Por Armando Cuichán / La Barra Espaciadora
@laimagenlibre
Mis compañeros de La Barra Espaciadora ya habían asegurado su ingreso al concierto de Metallica con la respectiva antelación, pero por descuido yo no lo hice.
Llegado el día deambulé igual que el resto de asistentes calle arriba y calle abajo, atónito ante el espectáculo metalero previo.
A última hora hice el intento de acreditarme y para ello esperé junto a otros periodistas y a un puñado de curiosos a que los organizadores me dieran un brazalete para poder hacer la cobertura. Desde las 18:35 empecé a morderme las uñas por tanto esperar. Todo fue en vano: la rigurosidad de las encargadas de la prensa fue inapelable, no escucharon disculpas ni justificaciones. Después de dos horas mordiendo frío, cuando el concierto empezó, desistí.
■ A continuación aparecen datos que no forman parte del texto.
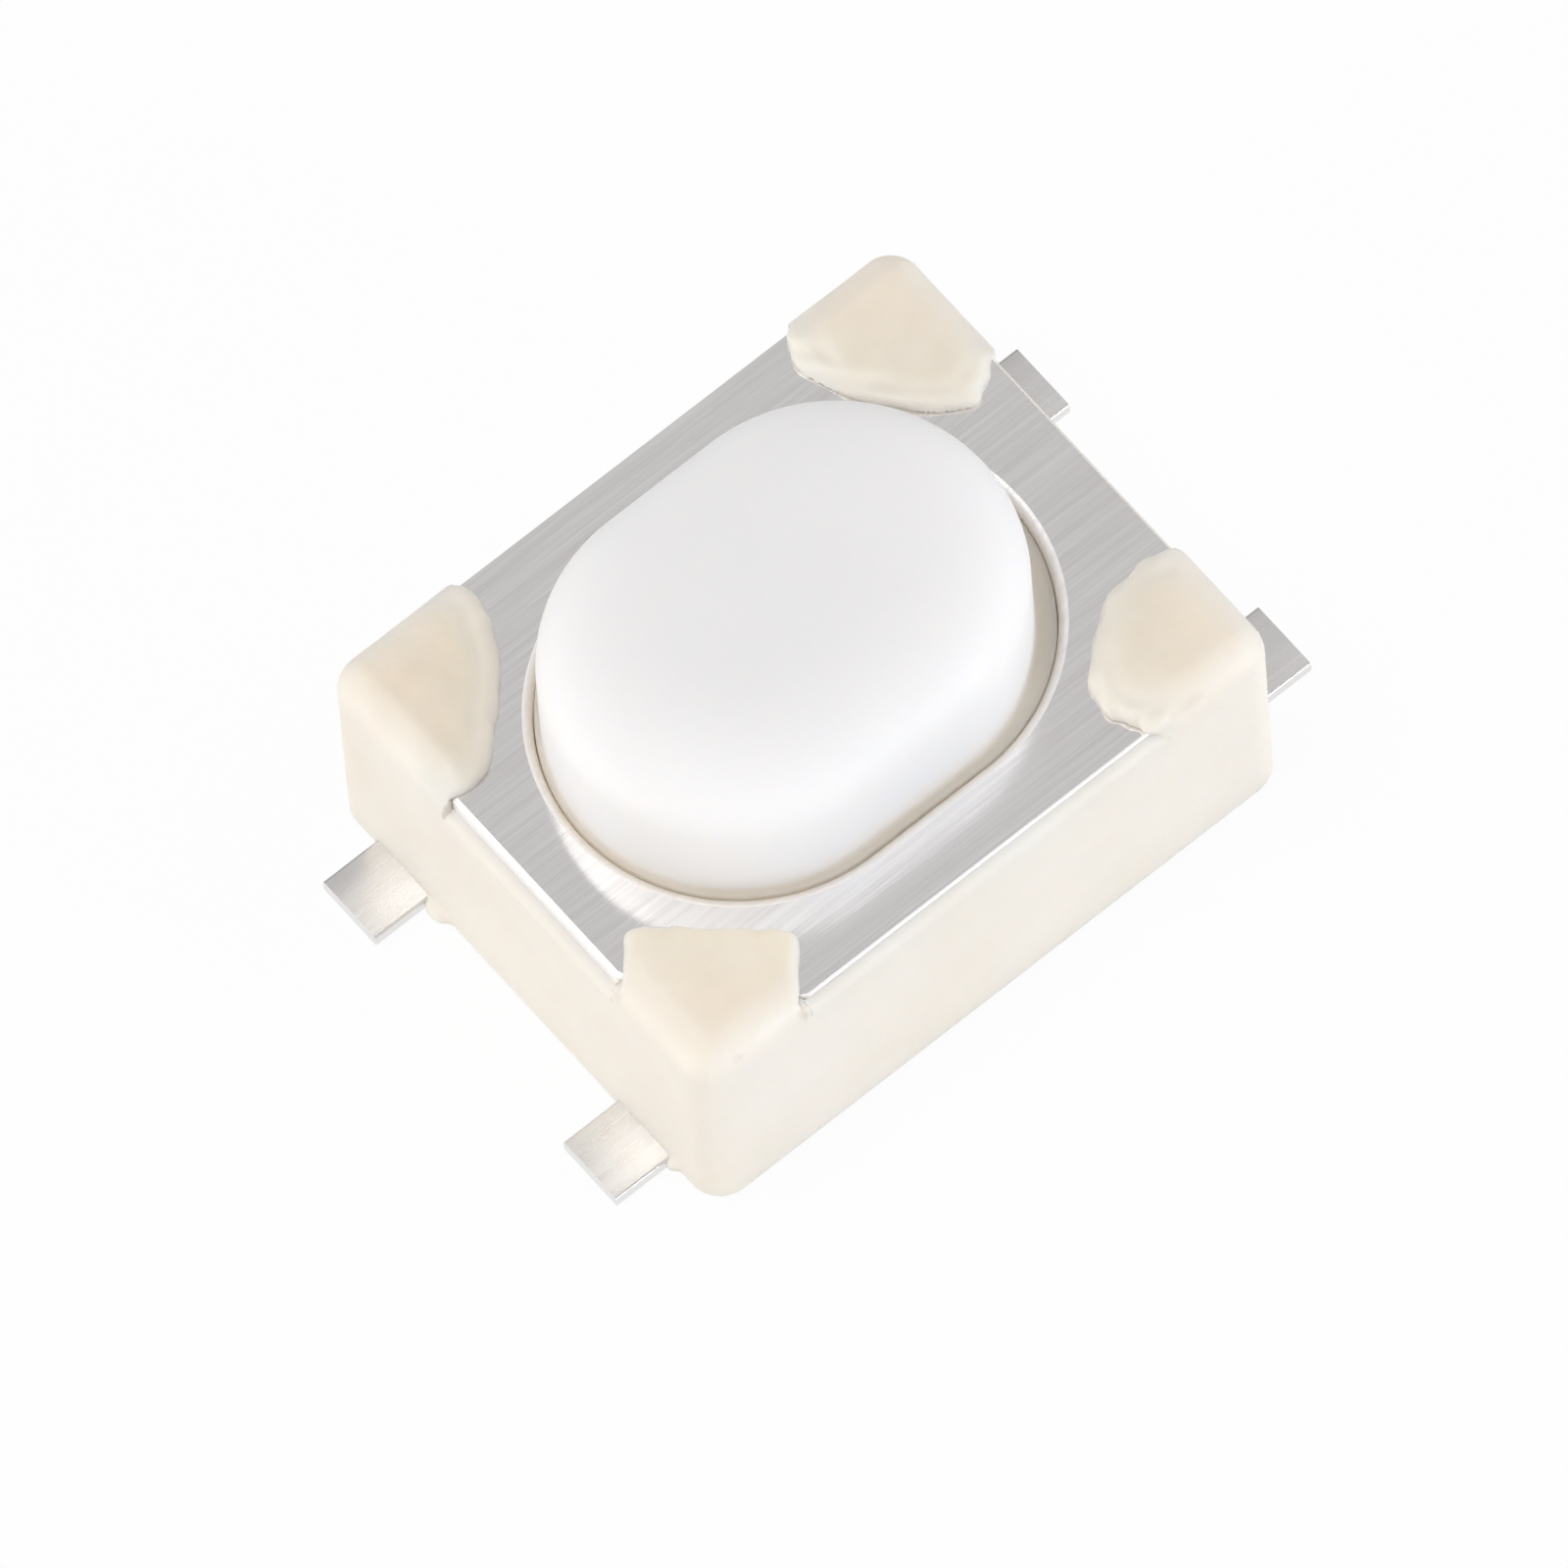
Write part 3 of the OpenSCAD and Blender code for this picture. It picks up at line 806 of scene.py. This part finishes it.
def make_dome():
    """Spherical cap of spring steel, in its rest shape; the real one flattens as the button goes down."""
    r, rise = DOME_HIGH[0], DOME_HIGH[2] - DOME_LOW[2]
    ball = (r * r + rise * rise) / (2 * rise)
    centre = DOME_HIGH[2] - ball
    rings = []
    n = 96
    outer_edge = math.asin(r / ball)
    inner_edge = math.acos((DOME_LOW[2] - centre) / (ball - DOME_T))
    for shell, edge, steps in ((ball - DOME_T, inner_edge, np.linspace(0.01, 1, 24)),
                               (ball, outer_edge, np.linspace(1, 0.01, 24))):
        for t in steps:
            a = edge * t
            ring = oval_ring(2 * shell * math.sin(a), 2 * shell * math.sin(a), 0, n)
            rings.append(np.column_stack([ring, np.full(n, centre + shell * math.cos(a))]))
    piece = mesh_object("snap_dome_cap", *stack_rings(rings), DOME_STEEL)
    dress(piece, "switch_body", "dome_steel", "snap_dome")
    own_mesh(piece)


# Leads

def strip_tree():
    """Geometry nodes of a bent strip: a side line with round bends, and an oblong section along it."""
    tree = bpy.data.node_groups.new("bent lead strip", "GeometryNodeTree")
    face = tree.interface
    face.new_socket("Geometry", in_out="INPUT", socket_type="NodeSocketGeometry")
    for name in ("Width", "Thickness", "Bend Radius", "Edge Radius"):
        face.new_socket(name, in_out="INPUT", socket_type="NodeSocketFloat")
    face.new_socket("Plating", in_out="INPUT", socket_type="NodeSocketMaterial")
    face.new_socket("Geometry", in_out="OUTPUT", socket_type="NodeSocketGeometry")
    link = tree.links.new
    given = tree.nodes.new("NodeGroupInput")
    result = tree.nodes.new("NodeGroupOutput")
    line = tree.nodes.new("GeometryNodeMeshToCurve")
    link(given.outputs["Geometry"], line.inputs["Mesh"])
    bend = tree.nodes.new("GeometryNodeFilletCurve")
    link(line.outputs["Curve"], bend.inputs["Curve"])
    link(given.outputs["Bend Radius"], bend.inputs["Radius"])
    section = tree.nodes.new("GeometryNodeCurvePrimitiveQuadrilateral")
    link(given.outputs["Width"], section.inputs["Width"])
    link(given.outputs["Thickness"], section.inputs["Height"])
    edge = tree.nodes.new("GeometryNodeFilletCurve")
    link(section.outputs["Curve"], edge.inputs["Curve"])
    link(given.outputs["Edge Radius"], edge.inputs["Radius"])
    for fillet, count in ((bend, 10), (edge, 4)):
        if "Mode" in fillet.inputs:
            fillet.inputs["Mode"].default_value = "Poly"
        else:
            fillet.mode = "POLY"
        fillet.inputs["Count"].default_value = count
    normal = tree.nodes.new("GeometryNodeSetCurveNormal")
    link(bend.outputs["Curve"], normal.inputs["Curve"])
    body = tree.nodes.new("GeometryNodeCurveToMesh")
    body.inputs["Fill Caps"].default_value = True
    link(normal.outputs["Curve"], body.inputs["Curve"])
    link(edge.outputs["Curve"], body.inputs["Profile Curve"])
    real = tree.nodes.new("GeometryNodeRealizeInstances")
    link(body.outputs["Mesh"], real.inputs["Geometry"])
    finish = tree.nodes.new("GeometryNodeSetMaterial")
    link(real.outputs["Geometry"], finish.inputs["Geometry"])
    link(given.outputs["Plating"], finish.inputs["Material"])
    link(finish.outputs["Geometry"], result.inputs["Geometry"])
    return tree


STRIP_TREE = strip_tree()


def bent_strip(name, side_line, width, place_y):
    """Strip along a line in the XZ plane, given in millimetres."""
    mesh = bpy.data.meshes.new(name)
    places = [(x * MM, place_y * MM, z * MM) for x, z in side_line]
    mesh.from_pydata(places, [(i, i + 1) for i in range(len(places) - 1)], [])
    piece = new_object(name, mesh)
    modifier = piece.modifiers.new("strip", "NODES")
    modifier.node_group = STRIP_TREE
    values = {"Width": width * MM, "Thickness": LEAD_T * MM, "Bend Radius": LEAD_BEND_R * MM,
              "Edge Radius": LEAD_EDGE_R * MM, "Plating": LEAD_SILVER}
    for socket in STRIP_TREE.interface.items_tree:
        if socket.in_out == "INPUT" and socket.name in values:
            modifier[socket.identifier] = values[socket.name]
    take_modifier(piece, modifier)
    return piece


def flat_plate(name, outline, low, high):
    """Plate from an outline, with softened edges."""
    outline = np.array(outline, float)
    rings = []
    for inset, z in ((PLATE_EDGE, low), (0, low + PLATE_EDGE), (0, high - PLATE_EDGE), (PLATE_EDGE, high)):
        ring = inset_outline(outline, inset)
        rings.append(np.column_stack([ring, np.full(len(ring), z)]))
    return mesh_object(name, *stack_rings(rings), LEAD_SILVER)


def rectangle(x0, y0, x1, y1):
    """Counter-clockwise corners."""
    return [(x0, y0), (x1, y0), (x1, y1), (x0, y1)]


def make_lead_frames():
    """Two frames: each strip rises from its two terminals to the floor under the dome."""
    low_z, high_z = LEAD_T / 2, FLOOR_Z - LEAD_T / 2
    side_line = [(LEAD_LOW[0], low_z), (-SLOPE_END, low_z), (-SLOPE_START, high_z),
                 (SLOPE_START, high_z), (SLOPE_END, low_z), (LEAD_HIGH[0], low_z)]
    floor = (FLOOR_Z - LEAD_T, FLOOR_Z)
    half_pitch = LEAD_PITCH / 2
    disc = oval_ring(CONTACT_D, CONTACT_D, 0, 48)
    centre = [bent_strip("centre_strip", side_line, LEAD_W, half_pitch),
              flat_plate("contact_disc", disc, *floor),
              flat_plate("tongue", rectangle(-TONGUE_W / 2, 0, TONGUE_W / 2, half_pitch), *floor)]
    arm_x = DOME_HIGH[0] - ARM_W / 2
    outer = [bent_strip("outer_strip", side_line, LEAD_W, -half_pitch)]
    for side in (-1, 1):
        x = side * arm_x
        arm = rectangle(x - ARM_W / 2, -half_pitch, x + ARM_W / 2, ARM_REACH)
        outer.append(flat_plate("arm", arm, *floor))
    for pieces, name, node in ((centre, "centre_lead_frame", "centre_contact"),
                               (outer, "outer_lead_frame", "outer_contact")):
        whole = join(pieces, name)
        whole.data.shade_smooth()
        whole.data.set_sharp_from_angle(angle=math.radians(35))
        dress(whole, "switch_body", "lead_plating", node)


# Stage, light and camera

def make_floor():
    """Pale floor: seen and mirrored it is nearly all plain white, and the rest takes the shadow."""
    size, white_share = 0.4, 0.94
    mesh = bpy.data.meshes.new("floor")
    corners = [(*corner, 0) for corner in rectangle(-size, -size, size, size)]
    mesh.from_pydata(corners, [], [(0, 1, 2, 3)])
    material, tree, shader = new_material("pale floor")
    set_inputs(shader, {"Base Color": (0.86, 0.86, 0.86, 1), "Roughness": 0.9, "Specular IOR Level": 0.0})
    glow = add(tree, "ShaderNodeEmission", {"Color": (1, 1, 1, 1), "Strength": 1.0})
    path = add(tree, "ShaderNodeLightPath")
    seen = path.outputs["Is Camera Ray"]
    for other in ("Is Glossy Ray", "Is Transmission Ray"):
        either = add(tree, "ShaderNodeMath", operation="MAXIMUM")
        tree.links.new(seen, either.inputs[0])
        tree.links.new(path.outputs[other], either.inputs[1])
        seen = either.outputs[0]
    share = add(tree, "ShaderNodeMath", {1: white_share}, operation="MULTIPLY")
    tree.links.new(seen, share.inputs[0])
    blend = add(tree, "ShaderNodeMixShader")
    tree.links.new(share.outputs[0], blend.inputs["Fac"])
    tree.links.new(shader.outputs["BSDF"], blend.inputs[1])
    tree.links.new(glow.outputs["Emission"], blend.inputs[2])
    tree.links.new(blend.outputs["Shader"], tree.nodes["Material Output"].inputs["Surface"])
    mesh.materials.append(material)
    floor = new_object("floor", mesh)


def make_world():
    """Light tent: bright low down, grey overhead where the flat steel mirrors it, and dimmer both behind
    the camera and behind the object."""
    world = bpy.data.worlds.new("studio")
    bpy.context.scene.world = world
    world.use_nodes = True
    tree = world.node_tree
    direction = add(tree, "ShaderNodeTexCoord")
    parts = add(tree, "ShaderNodeSeparateXYZ")
    tree.links.new(direction.outputs["Generated"], parts.inputs["Vector"])
    tent = ramp(tree, parts.outputs["Z"], [(0.0, (0.98, 0.97, 0.955)), (0.1, (0.98, 0.97, 0.955)),
                                           (0.42, (0.6, 0.588, 0.588)), (1.0, (0.6, 0.588, 0.588))])
    away = add(tree, "ShaderNodeVectorMath", {1: (0.57, 0.82, 0.0)}, operation="DOT_PRODUCT")
    tree.links.new(direction.outputs["Generated"], away.inputs[0])
    side = add(tree, "ShaderNodeMapRange", {"From Min": -1.0, "From Max": 1.0})
    tree.links.new(away.outputs["Value"], side.inputs["Value"])
    room = ramp(tree, side.outputs["Result"], [(0.1, (0.5, 0.5, 0.5)), (0.3, (1, 1, 1)), (0.775, (1, 1, 1)),
                                               (0.925, (0.42, 0.42, 0.42))])
    light = mix_colour(tree, 1.0, tent, room, "MULTIPLY")
    tree.links.new(light, tree.nodes["Background"].inputs["Color"])


LAMP_DISTANCE = 0.12


def make_lamp(name, azimuth, elevation, size, share, colour=(1, 1, 1)):
    """Soft square lamp; share is the light it gives a white surface that faces it, of 1 for pure white."""
    a, e = math.radians(azimuth), math.radians(elevation)
    direction = Vector((math.sin(a) * math.cos(e), -math.cos(a) * math.cos(e), math.sin(e)))
    light = bpy.data.lights.new(name, "AREA")
    light.shape = "SQUARE"
    light.size = size
    light.energy = share * math.pi ** 2 * LAMP_DISTANCE ** 2
    light.color = colour
    lamp = new_object(name, light)
    lamp.location = direction * LAMP_DISTANCE + Vector((0, 0, 1 * MM))
    lamp.rotation_euler = direction.to_track_quat("Z", "Y").to_euler()


# How the photograph was taken, found by fitting the housing's edges: the point of the part, in
# millimetres, that lies at a known pixel of the 1600-pixel frame, and three angles in degrees
PHOTO_SIZE = 1600
PIXELS_PER_MM = 185.5
AZIMUTH, ELEVATION, ROLL = -35.2, 65.0, -5.0
KNOWN_POINT = np.array([0.0, 0.0, 0.976])
KNOWN_PIXEL = (820.8, 725.0)
CAMERA_DISTANCE = 0.333


def make_camera():
    """Long lens, as the photograph shows hardly any perspective."""
    a, e, r = (math.radians(v) for v in (AZIMUTH, ELEVATION, ROLL))
    right = np.array([math.cos(a), math.sin(a), 0])
    back = np.array([math.sin(a) * math.cos(e), -math.cos(a) * math.cos(e), math.sin(e)])
    up = np.cross(back, right)
    image_right = math.cos(r) * right + math.sin(r) * up
    image_up = -math.sin(r) * right + math.cos(r) * up
    centre = PHOTO_SIZE / 2
    target = KNOWN_POINT + image_right * (centre - KNOWN_PIXEL[0]) / PIXELS_PER_MM
    target = target + image_up * (KNOWN_PIXEL[1] - centre) / PIXELS_PER_MM
    data = bpy.data.cameras.new("camera")
    field = PHOTO_SIZE / PIXELS_PER_MM * MM
    data.sensor_width = 36
    data.lens = data.sensor_width * CAMERA_DISTANCE / field
    data.clip_start, data.clip_end = 0.01, 10
    camera = new_object("camera", data)
    place = Vector(target * MM + back * CAMERA_DISTANCE)
    turn = Matrix((image_right, image_up, back)).transposed().to_4x4()
    camera.matrix_world = Matrix.Translation(place) @ turn
    bpy.context.scene.camera = camera


make_housing()
make_cover()
make_button()
make_dome()
make_lead_frames()

make_floor()
make_world()
make_lamp("front right softbox", 25, 7, 0.03, 0.4, (0.9, 0.94, 1.0))
make_lamp("left softbox", -90, 7, 0.03, 0.28, (1.0, 0.97, 0.92))
make_lamp("top softbox", -125, 72, 0.06, 0.33)
make_lamp("high right softbox", 70, 50, 0.05, 0.06)
make_camera()
bpy.context.scene.view_settings.view_transform = "Standard"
Adentro, quienes pagaron sus entradas, entre apretones, histeria colectiva, sollozos y suspiros escuchaban el mayor concierto de su vida y veían con ilusión a sus dioses músicos. Afuera el panorama era distinto. Los metaleros que no entraron, que por cierto eran incontables, habían empezado un juego peligroso contra la policía.
Una vez más, piedras y gases lacrimógenos medían fuerza. Una vez más el orden y el caos buscaban la victoria. Una vez más la utopía y la realidad se enfrentaban como luchadores de sumo.
Al final, como pude y en medio de la confrontación, encontré un sitio para escuchar al metal más estilizado de todos los tiempos.